■ What the task asks:
Repeat each line exactly, leaving nothing out.

■ Given data:
_ _ _
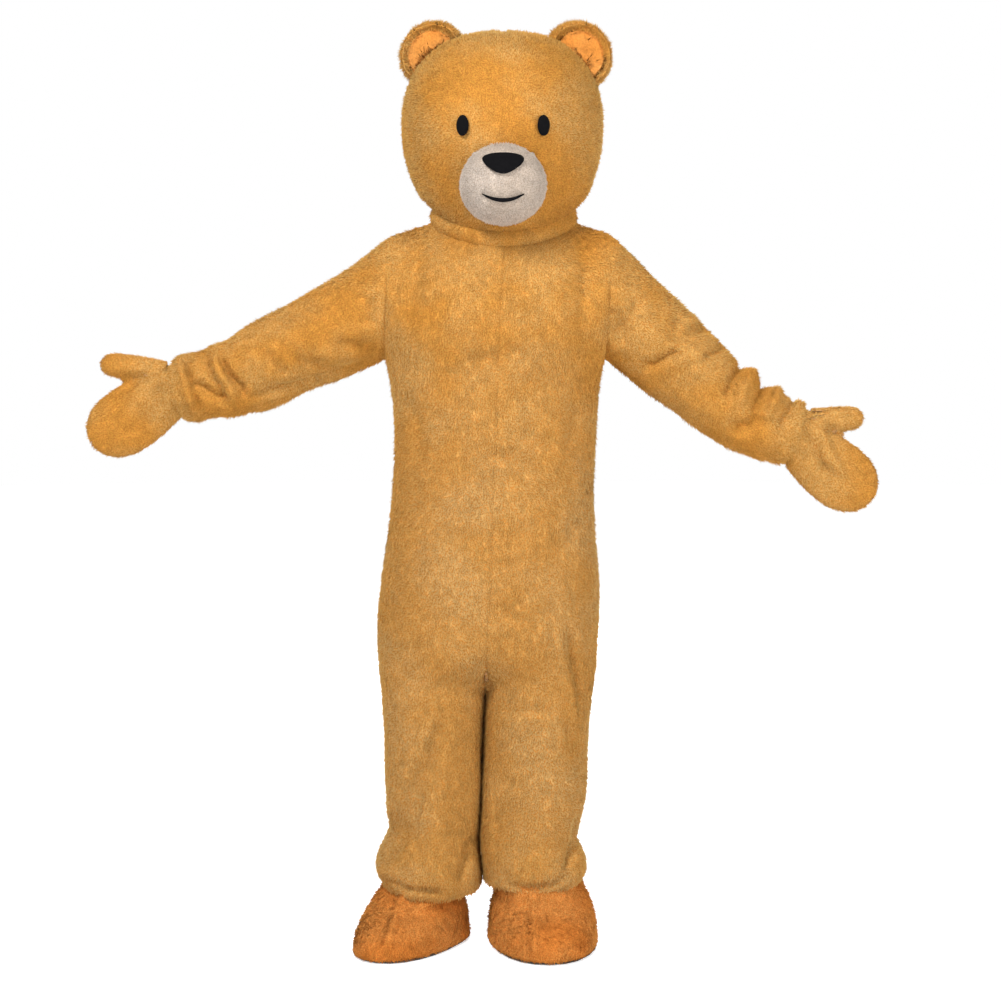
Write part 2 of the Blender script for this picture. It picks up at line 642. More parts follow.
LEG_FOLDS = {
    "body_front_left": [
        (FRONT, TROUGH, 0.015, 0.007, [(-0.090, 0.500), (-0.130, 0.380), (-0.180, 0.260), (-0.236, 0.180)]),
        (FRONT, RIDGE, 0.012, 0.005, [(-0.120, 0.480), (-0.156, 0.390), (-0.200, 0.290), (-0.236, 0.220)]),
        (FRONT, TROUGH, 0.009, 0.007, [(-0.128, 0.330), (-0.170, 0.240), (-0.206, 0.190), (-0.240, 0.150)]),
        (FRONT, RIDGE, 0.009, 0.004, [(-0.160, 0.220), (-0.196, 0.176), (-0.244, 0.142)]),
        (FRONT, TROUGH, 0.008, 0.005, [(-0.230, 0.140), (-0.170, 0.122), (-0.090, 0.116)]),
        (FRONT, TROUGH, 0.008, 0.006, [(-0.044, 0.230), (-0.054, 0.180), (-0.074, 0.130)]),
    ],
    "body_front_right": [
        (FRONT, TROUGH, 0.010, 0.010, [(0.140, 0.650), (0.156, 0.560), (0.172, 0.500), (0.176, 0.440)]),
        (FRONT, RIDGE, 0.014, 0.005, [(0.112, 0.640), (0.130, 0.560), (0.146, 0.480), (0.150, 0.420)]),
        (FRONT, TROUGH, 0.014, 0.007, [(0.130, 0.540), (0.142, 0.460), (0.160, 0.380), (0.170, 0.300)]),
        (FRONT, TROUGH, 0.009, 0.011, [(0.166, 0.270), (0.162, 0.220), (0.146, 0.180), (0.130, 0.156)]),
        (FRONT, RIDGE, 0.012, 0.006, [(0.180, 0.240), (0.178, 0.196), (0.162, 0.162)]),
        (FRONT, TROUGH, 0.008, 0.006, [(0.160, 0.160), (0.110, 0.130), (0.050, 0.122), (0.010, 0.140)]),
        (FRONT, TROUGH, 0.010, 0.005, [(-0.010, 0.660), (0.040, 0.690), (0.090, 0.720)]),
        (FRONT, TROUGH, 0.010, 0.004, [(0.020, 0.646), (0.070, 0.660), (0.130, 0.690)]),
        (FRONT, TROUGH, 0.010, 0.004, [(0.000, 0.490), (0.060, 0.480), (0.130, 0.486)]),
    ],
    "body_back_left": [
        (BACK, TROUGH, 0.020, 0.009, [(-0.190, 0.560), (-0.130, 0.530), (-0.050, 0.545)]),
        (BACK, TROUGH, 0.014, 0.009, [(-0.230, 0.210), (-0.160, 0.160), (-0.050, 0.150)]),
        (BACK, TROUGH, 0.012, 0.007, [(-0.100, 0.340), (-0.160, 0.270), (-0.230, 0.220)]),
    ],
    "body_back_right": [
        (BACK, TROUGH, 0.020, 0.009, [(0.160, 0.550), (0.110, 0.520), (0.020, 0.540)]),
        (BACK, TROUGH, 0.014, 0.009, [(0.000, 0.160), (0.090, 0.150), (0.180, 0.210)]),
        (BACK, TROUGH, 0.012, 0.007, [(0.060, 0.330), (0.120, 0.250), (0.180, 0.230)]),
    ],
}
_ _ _
■ Solution to this task:
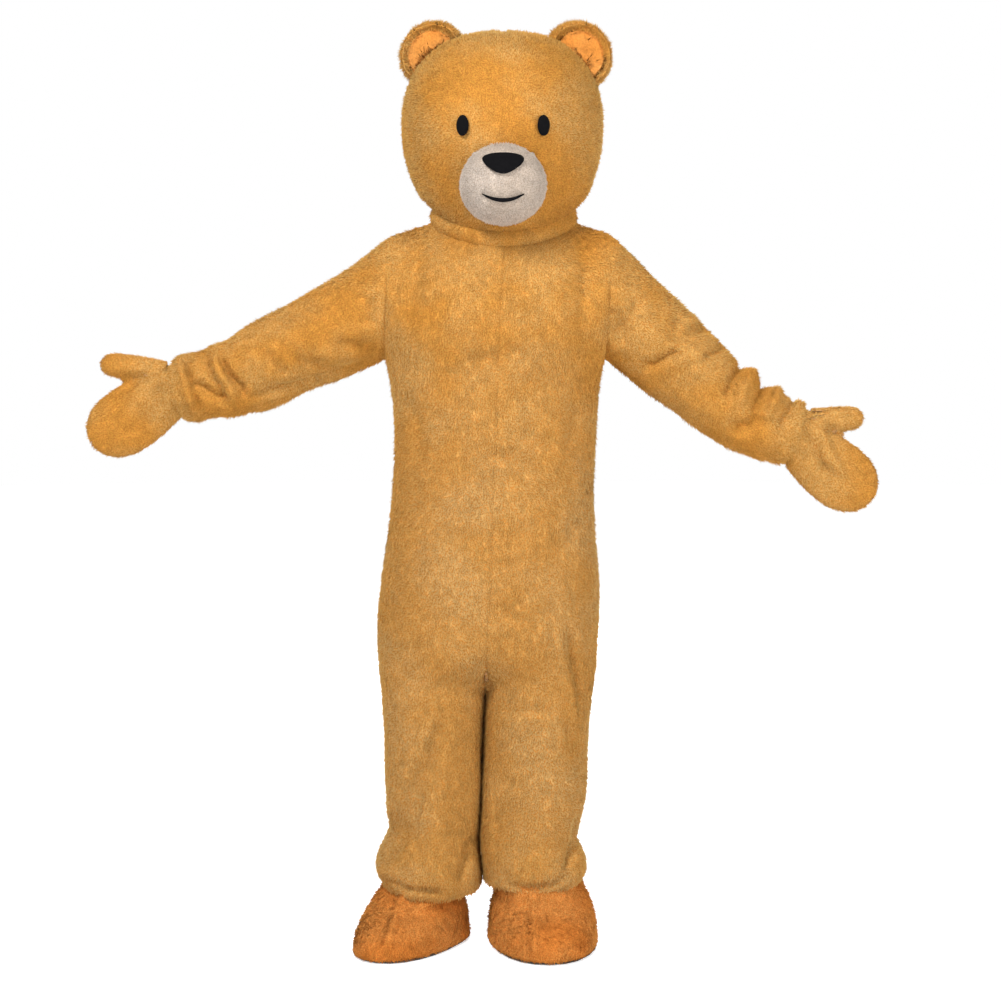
Write part 2 of the Blender script for this picture. It picks up at line 642. More parts follow.
LEG_FOLDS = {
    "body_front_left": [
        (FRONT, TROUGH, 0.015, 0.007, [(-0.090, 0.500), (-0.130, 0.380), (-0.180, 0.260), (-0.236, 0.180)]),
        (FRONT, RIDGE, 0.012, 0.005, [(-0.120, 0.480), (-0.156, 0.390), (-0.200, 0.290), (-0.236, 0.220)]),
        (FRONT, TROUGH, 0.009, 0.007, [(-0.128, 0.330), (-0.170, 0.240), (-0.206, 0.190), (-0.240, 0.150)]),
        (FRONT, RIDGE, 0.009, 0.004, [(-0.160, 0.220), (-0.196, 0.176), (-0.244, 0.142)]),
        (FRONT, TROUGH, 0.008, 0.005, [(-0.230, 0.140), (-0.170, 0.122), (-0.090, 0.116)]),
        (FRONT, TROUGH, 0.008, 0.006, [(-0.044, 0.230), (-0.054, 0.180), (-0.074, 0.130)]),
    ],
    "body_front_right": [
        (FRONT, TROUGH, 0.010, 0.010, [(0.140, 0.650), (0.156, 0.560), (0.172, 0.500), (0.176, 0.440)]),
        (FRONT, RIDGE, 0.014, 0.005, [(0.112, 0.640), (0.130, 0.560), (0.146, 0.480), (0.150, 0.420)]),
        (FRONT, TROUGH, 0.014, 0.007, [(0.130, 0.540), (0.142, 0.460), (0.160, 0.380), (0.170, 0.300)]),
        (FRONT, TROUGH, 0.009, 0.011, [(0.166, 0.270), (0.162, 0.220), (0.146, 0.180), (0.130, 0.156)]),
        (FRONT, RIDGE, 0.012, 0.006, [(0.180, 0.240), (0.178, 0.196), (0.162, 0.162)]),
        (FRONT, TROUGH, 0.008, 0.006, [(0.160, 0.160), (0.110, 0.130), (0.050, 0.122), (0.010, 0.140)]),
        (FRONT, TROUGH, 0.010, 0.005, [(-0.010, 0.660), (0.040, 0.690), (0.090, 0.720)]),
        (FRONT, TROUGH, 0.010, 0.004, [(0.020, 0.646), (0.070, 0.660), (0.130, 0.690)]),
        (FRONT, TROUGH, 0.010, 0.004, [(0.000, 0.490), (0.060, 0.480), (0.130, 0.486)]),
    ],
    "body_back_left": [
        (BACK, TROUGH, 0.020, 0.009, [(-0.190, 0.560), (-0.130, 0.530), (-0.050, 0.545)]),
        (BACK, TROUGH, 0.014, 0.009, [(-0.230, 0.210), (-0.160, 0.160), (-0.050, 0.150)]),
        (BACK, TROUGH, 0.012, 0.007, [(-0.100, 0.340), (-0.160, 0.270), (-0.230, 0.220)]),
    ],
    "body_back_right": [
        (BACK, TROUGH, 0.020, 0.009, [(0.160, 0.550), (0.110, 0.520), (0.020, 0.540)]),
        (BACK, TROUGH, 0.014, 0.009, [(0.000, 0.160), (0.090, 0.150), (0.180, 0.210)]),
        (BACK, TROUGH, 0.012, 0.007, [(0.060, 0.330), (0.120, 0.250), (0.180, 0.230)]),
    ],
}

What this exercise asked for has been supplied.